(Collection entries)
════

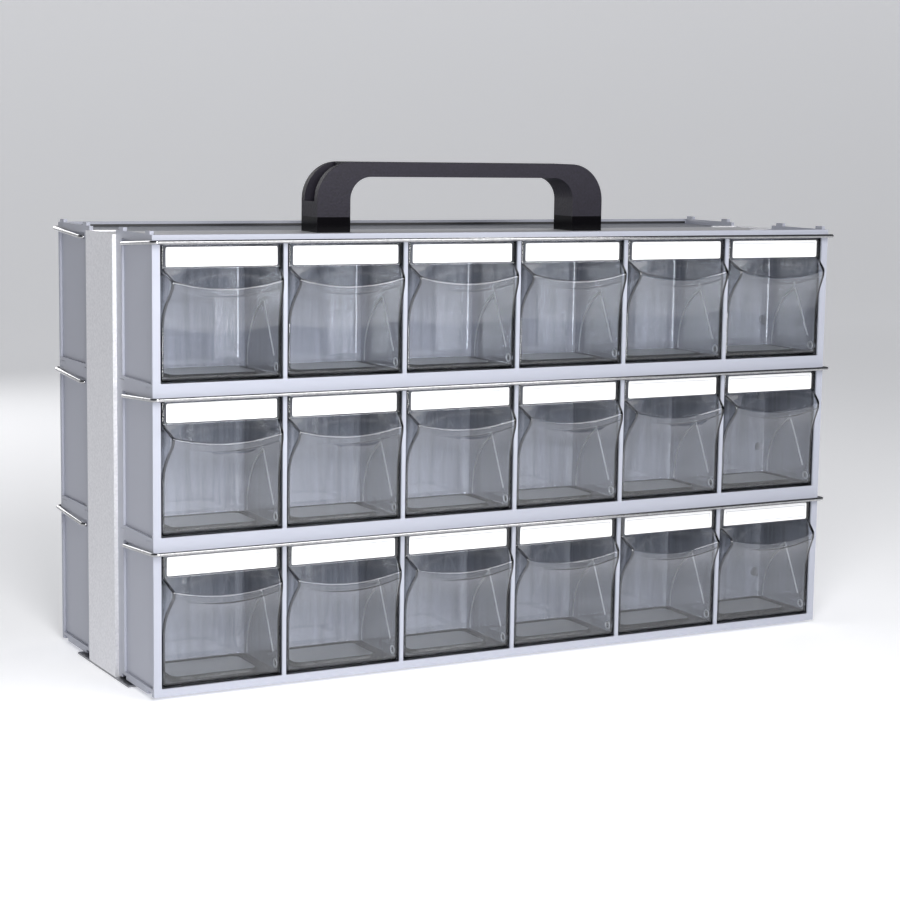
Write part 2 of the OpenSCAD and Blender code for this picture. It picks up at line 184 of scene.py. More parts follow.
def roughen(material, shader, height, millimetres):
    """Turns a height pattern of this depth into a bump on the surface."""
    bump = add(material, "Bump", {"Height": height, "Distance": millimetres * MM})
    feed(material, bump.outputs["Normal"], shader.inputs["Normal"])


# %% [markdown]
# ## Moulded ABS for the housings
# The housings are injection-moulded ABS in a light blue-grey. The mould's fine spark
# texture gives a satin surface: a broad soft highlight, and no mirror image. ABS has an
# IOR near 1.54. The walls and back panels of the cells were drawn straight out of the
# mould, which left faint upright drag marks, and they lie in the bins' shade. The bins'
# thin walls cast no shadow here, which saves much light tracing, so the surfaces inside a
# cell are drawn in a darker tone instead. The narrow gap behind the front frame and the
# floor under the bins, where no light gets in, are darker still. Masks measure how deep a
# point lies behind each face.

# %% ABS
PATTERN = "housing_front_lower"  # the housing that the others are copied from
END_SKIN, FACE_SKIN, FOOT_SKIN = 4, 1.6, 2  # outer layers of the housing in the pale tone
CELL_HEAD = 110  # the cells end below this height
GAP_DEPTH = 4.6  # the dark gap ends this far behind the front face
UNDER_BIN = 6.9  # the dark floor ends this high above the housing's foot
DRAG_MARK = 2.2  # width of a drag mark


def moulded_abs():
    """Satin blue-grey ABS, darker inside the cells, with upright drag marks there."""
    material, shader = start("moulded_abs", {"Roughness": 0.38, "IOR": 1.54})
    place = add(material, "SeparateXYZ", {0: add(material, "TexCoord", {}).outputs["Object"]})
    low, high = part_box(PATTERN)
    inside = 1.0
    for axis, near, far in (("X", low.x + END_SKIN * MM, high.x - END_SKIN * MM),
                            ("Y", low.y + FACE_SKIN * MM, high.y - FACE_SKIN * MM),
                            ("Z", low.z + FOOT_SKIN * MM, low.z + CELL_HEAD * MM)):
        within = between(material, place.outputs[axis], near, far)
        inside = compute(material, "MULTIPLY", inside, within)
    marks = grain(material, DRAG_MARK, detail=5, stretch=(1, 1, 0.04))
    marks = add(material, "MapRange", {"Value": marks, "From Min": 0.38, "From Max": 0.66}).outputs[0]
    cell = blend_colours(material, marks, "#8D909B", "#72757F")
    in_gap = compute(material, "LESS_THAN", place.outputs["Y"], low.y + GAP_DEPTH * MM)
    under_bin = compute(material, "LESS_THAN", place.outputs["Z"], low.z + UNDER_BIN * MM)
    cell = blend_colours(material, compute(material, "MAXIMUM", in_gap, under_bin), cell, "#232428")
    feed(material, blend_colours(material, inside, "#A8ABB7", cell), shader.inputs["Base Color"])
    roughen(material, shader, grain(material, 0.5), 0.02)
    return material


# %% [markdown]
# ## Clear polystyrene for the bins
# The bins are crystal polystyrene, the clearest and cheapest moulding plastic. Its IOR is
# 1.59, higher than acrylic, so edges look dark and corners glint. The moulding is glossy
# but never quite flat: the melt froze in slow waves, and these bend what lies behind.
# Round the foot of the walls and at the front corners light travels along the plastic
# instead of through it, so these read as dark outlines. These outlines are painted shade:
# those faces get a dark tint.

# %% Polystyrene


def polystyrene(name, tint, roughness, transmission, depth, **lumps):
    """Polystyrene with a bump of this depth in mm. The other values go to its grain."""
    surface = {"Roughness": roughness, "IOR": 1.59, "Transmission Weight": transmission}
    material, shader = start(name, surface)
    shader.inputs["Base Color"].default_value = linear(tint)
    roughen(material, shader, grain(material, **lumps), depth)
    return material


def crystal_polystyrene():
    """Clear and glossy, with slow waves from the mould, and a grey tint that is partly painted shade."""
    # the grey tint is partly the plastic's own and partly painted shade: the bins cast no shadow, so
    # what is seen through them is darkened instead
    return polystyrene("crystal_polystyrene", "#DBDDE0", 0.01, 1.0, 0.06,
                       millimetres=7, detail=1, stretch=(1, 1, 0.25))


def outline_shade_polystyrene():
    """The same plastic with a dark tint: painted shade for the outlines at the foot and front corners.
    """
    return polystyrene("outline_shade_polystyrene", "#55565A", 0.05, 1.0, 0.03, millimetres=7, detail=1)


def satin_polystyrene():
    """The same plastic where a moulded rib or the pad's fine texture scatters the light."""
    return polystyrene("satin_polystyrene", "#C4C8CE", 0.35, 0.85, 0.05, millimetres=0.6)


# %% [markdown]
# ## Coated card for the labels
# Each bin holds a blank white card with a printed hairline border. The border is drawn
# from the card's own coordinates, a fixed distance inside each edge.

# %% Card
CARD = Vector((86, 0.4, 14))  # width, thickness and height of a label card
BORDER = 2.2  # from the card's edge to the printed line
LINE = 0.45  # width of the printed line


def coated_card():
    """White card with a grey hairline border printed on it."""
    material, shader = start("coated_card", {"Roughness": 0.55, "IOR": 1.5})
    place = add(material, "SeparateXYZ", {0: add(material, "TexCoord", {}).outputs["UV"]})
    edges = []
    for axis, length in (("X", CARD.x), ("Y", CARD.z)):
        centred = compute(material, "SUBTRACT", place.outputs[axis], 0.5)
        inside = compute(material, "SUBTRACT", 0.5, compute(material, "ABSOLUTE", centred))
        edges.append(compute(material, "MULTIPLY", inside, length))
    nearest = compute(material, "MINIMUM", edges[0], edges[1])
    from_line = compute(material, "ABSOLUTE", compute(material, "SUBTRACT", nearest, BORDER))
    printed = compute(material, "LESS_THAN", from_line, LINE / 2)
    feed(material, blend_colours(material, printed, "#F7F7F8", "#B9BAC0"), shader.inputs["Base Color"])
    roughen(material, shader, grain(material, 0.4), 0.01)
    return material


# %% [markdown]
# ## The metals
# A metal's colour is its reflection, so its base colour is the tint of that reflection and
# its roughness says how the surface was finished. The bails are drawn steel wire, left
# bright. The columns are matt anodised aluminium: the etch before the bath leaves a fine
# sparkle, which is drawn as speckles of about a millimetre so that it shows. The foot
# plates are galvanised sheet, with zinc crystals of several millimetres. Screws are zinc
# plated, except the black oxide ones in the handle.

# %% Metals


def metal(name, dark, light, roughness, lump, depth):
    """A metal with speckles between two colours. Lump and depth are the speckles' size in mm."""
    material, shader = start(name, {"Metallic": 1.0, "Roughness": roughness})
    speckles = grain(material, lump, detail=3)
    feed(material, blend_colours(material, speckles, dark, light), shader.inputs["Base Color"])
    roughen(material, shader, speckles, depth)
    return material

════

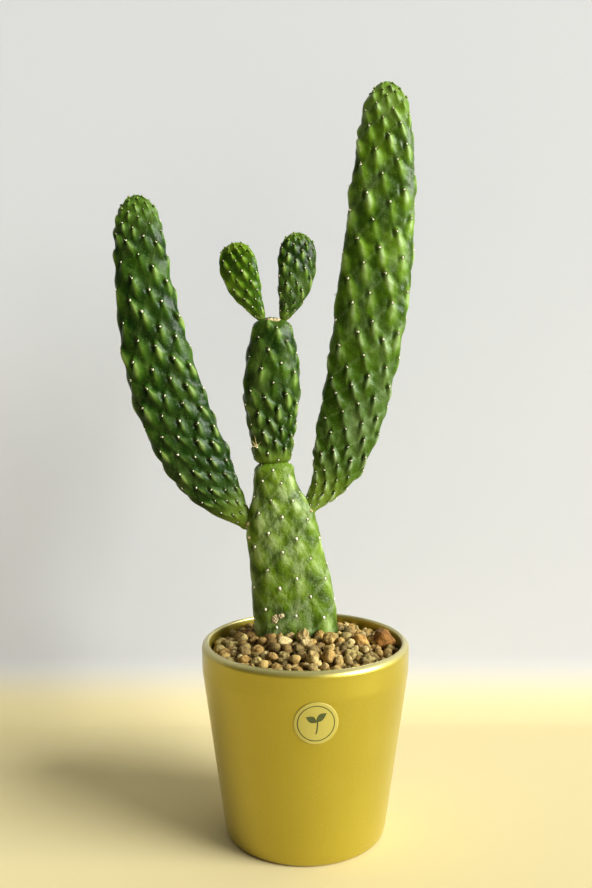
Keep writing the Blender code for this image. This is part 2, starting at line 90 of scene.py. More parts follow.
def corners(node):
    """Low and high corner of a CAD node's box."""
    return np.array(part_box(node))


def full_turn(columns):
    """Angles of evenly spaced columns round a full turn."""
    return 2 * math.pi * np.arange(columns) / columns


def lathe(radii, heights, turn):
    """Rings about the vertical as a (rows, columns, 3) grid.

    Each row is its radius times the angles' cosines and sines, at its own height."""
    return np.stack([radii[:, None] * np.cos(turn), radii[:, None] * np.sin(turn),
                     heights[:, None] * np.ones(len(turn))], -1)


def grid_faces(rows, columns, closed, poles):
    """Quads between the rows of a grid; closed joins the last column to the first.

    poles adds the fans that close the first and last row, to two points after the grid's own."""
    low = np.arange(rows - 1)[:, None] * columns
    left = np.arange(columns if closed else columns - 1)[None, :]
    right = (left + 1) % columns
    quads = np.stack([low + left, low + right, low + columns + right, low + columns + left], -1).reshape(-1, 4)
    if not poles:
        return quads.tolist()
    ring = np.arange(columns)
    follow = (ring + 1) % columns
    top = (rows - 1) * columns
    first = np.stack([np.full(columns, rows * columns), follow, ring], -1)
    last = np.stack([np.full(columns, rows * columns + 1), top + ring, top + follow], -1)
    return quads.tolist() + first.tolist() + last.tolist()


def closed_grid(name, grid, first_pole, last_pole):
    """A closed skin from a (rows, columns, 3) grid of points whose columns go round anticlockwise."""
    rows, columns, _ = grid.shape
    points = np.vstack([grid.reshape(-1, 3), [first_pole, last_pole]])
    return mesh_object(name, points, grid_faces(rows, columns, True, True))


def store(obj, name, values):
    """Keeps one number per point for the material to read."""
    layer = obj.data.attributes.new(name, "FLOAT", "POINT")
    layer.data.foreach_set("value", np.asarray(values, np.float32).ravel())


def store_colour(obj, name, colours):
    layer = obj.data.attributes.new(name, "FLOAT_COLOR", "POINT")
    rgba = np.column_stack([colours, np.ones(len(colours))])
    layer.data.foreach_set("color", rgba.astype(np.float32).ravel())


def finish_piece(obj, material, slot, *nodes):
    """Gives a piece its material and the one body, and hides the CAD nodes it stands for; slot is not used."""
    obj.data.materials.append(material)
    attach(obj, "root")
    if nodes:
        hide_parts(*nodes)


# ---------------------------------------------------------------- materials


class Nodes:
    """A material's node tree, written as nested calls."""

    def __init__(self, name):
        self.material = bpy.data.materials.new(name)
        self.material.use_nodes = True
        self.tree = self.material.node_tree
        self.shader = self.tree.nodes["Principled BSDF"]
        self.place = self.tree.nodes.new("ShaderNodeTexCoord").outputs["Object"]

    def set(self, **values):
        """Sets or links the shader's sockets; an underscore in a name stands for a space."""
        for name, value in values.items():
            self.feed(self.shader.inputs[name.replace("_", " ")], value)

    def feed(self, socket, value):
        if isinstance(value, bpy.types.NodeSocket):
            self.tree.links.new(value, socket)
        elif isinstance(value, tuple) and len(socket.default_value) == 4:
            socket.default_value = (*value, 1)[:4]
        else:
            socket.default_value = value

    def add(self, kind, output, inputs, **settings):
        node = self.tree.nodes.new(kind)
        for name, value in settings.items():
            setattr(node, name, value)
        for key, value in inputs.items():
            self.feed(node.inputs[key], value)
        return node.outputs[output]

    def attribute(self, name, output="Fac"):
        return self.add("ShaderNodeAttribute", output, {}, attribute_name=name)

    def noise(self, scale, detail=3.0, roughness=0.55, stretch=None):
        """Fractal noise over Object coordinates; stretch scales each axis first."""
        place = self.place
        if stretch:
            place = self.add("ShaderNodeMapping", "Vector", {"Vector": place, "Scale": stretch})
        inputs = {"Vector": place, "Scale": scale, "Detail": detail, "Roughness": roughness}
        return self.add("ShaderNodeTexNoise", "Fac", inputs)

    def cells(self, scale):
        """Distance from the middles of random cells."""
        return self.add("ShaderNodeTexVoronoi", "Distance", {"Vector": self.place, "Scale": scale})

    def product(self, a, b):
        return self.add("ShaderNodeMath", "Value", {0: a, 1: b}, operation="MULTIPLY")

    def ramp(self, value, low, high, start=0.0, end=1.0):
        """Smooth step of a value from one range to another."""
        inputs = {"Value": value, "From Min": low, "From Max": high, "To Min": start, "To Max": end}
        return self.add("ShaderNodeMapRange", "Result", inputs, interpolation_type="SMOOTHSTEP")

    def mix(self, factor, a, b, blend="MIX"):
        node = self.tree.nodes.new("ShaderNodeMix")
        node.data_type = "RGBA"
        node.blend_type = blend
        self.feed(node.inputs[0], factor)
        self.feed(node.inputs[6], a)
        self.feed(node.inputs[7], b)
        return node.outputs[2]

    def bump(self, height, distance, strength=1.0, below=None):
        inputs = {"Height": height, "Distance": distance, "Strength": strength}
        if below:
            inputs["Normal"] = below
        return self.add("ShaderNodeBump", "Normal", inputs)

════

(AIM): Above are the records; print exactly the lines from the line with "Keep writing the" to the line with "return 2 * math.pi", including both, and nothing else.

(ANSWER TO THIS TASK):
Keep writing the Blender code for this image. This is part 2, starting at line 90 of scene.py. More parts follow.
def corners(node):
    """Low and high corner of a CAD node's box."""
    return np.array(part_box(node))


def full_turn(columns):
    """Angles of evenly spaced columns round a full turn."""
    return 2 * math.pi * np.arange(columns) / columns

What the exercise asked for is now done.